According to Dr Denise Harrison from the Royal Children's Hospital in Melbourne, giving infants -up to 12 months in age - less than half a teaspoon of sugary liquid, helps to reduce crying and pain associated with vaccination.
The study which is available online in the Archives of Diseases in Childhood, involves large-scale statistical analysis of combined vaccination data from 1,618 infants.
Giving sugar solutions orally to newborns prior to painful procedures, is known to be effective at cutting the pain edge, says Dr Harrison. However, new research is needed to prove it works for older babies as well.
The scientists studied the incidence of crying by assessing the length of time the infants cried, their pain levels through analyzing their facial expression, arm and leg movements, breathing and heart rate.
Although, the sugary liquid does make a difference, an ideal dose of sugar given is yet to be identified due to a wide range of volumes and concentrations used in the different trials.

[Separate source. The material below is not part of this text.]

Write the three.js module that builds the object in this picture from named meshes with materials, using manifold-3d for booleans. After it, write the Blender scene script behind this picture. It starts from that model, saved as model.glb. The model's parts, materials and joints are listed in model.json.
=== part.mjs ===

Registered nurse Karen Booth, who is also on the board of directors of the Australian Practice Nurses Association is delighted with the new findings and hopes they will influence parents in a positive way in matters of immunization of their children.
Dr Harrison, however advices that this technique should not be applied at home as its effect is short-lasting and parents could end up giving their children more sugar than they need to, which is teeth-damaging.